SET PROBLEM: From the top of the records below, return each line exactly, ending with the line that contains "import math".

********

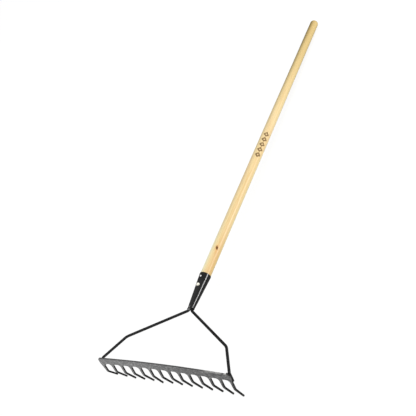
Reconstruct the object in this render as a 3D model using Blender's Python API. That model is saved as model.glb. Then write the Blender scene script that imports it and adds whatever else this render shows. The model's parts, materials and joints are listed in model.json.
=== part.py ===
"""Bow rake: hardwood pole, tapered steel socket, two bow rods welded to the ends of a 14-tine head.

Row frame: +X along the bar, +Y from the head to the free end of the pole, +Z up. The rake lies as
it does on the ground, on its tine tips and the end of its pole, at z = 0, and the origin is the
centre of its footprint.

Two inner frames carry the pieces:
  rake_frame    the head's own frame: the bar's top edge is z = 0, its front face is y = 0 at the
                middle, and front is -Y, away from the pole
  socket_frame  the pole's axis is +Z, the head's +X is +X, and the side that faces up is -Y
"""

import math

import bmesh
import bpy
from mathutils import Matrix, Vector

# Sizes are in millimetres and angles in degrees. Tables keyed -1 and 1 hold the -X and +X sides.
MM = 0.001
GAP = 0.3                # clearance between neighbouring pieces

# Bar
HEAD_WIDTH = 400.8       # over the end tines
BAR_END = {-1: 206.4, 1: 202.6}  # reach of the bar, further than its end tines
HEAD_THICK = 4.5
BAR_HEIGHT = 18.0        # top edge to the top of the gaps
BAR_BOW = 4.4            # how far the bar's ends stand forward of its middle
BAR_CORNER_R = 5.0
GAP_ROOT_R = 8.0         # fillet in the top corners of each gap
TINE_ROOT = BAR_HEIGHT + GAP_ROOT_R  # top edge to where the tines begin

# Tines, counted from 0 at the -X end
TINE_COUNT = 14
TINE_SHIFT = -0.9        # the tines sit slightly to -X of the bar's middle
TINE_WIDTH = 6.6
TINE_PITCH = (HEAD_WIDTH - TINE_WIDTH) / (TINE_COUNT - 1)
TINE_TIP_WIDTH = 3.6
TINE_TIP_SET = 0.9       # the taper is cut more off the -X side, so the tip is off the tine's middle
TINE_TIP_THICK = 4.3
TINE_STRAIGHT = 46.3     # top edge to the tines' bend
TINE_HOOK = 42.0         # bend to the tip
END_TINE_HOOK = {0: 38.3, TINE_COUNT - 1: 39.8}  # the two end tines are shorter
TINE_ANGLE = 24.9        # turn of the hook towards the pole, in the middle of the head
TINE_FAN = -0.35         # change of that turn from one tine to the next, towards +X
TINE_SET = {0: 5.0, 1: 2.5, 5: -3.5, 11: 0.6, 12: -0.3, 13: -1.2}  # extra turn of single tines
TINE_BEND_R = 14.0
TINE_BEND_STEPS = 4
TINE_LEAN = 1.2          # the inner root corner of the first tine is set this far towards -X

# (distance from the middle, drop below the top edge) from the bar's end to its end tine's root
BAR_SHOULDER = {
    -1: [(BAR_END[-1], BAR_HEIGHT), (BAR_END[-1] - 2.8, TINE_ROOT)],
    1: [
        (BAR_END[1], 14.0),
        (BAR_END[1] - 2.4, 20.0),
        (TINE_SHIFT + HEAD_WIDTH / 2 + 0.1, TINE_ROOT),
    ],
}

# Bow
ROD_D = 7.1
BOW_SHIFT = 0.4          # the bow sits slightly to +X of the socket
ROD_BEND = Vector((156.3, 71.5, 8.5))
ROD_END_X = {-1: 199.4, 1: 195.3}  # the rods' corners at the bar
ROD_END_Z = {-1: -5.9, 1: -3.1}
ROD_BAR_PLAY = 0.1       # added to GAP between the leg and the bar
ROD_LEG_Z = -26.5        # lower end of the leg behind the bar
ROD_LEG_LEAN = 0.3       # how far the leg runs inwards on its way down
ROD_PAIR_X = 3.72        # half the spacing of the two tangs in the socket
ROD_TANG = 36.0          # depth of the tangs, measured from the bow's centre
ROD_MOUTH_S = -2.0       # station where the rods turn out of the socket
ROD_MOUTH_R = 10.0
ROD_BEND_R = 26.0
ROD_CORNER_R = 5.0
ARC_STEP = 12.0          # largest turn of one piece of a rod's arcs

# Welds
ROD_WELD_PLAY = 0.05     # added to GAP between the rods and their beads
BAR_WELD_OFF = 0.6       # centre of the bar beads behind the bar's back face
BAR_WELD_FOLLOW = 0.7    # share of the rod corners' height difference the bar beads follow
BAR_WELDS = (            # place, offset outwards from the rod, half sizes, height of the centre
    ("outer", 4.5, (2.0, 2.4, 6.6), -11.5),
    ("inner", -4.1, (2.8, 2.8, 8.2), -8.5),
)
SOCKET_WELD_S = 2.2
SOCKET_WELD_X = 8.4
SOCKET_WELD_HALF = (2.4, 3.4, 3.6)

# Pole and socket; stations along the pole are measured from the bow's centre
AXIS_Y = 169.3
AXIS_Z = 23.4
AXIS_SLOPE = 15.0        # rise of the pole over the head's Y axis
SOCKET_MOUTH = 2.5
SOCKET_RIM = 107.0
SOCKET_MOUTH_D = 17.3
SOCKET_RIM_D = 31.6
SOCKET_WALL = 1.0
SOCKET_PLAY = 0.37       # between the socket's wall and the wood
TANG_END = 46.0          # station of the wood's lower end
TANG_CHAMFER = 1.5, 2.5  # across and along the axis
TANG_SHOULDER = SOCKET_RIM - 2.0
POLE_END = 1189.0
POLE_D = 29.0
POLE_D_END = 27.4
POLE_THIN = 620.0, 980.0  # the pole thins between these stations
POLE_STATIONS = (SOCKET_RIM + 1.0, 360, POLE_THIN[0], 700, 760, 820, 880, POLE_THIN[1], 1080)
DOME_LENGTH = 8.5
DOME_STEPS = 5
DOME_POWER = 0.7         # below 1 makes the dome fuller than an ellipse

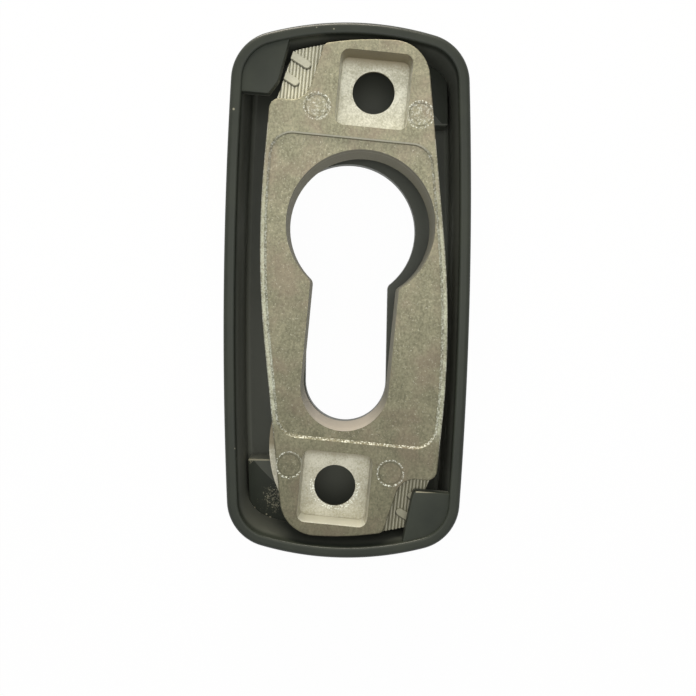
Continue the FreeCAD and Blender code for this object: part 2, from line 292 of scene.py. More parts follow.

********

RESPONSE TO THIS TASK:
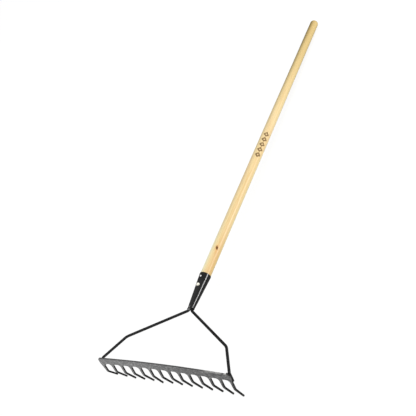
Reconstruct the object in this render as a 3D model using Blender's Python API. That model is saved as model.glb. Then write the Blender scene script that imports it and adds whatever else this render shows. The model's parts, materials and joints are listed in model.json.
=== part.py ===
"""Bow rake: hardwood pole, tapered steel socket, two bow rods welded to the ends of a 14-tine head.

Row frame: +X along the bar, +Y from the head to the free end of the pole, +Z up. The rake lies as
it does on the ground, on its tine tips and the end of its pole, at z = 0, and the origin is the
centre of its footprint.

Two inner frames carry the pieces:
  rake_frame    the head's own frame: the bar's top edge is z = 0, its front face is y = 0 at the
                middle, and front is -Y, away from the pole
  socket_frame  the pole's axis is +Z, the head's +X is +X, and the side that faces up is -Y
"""

import math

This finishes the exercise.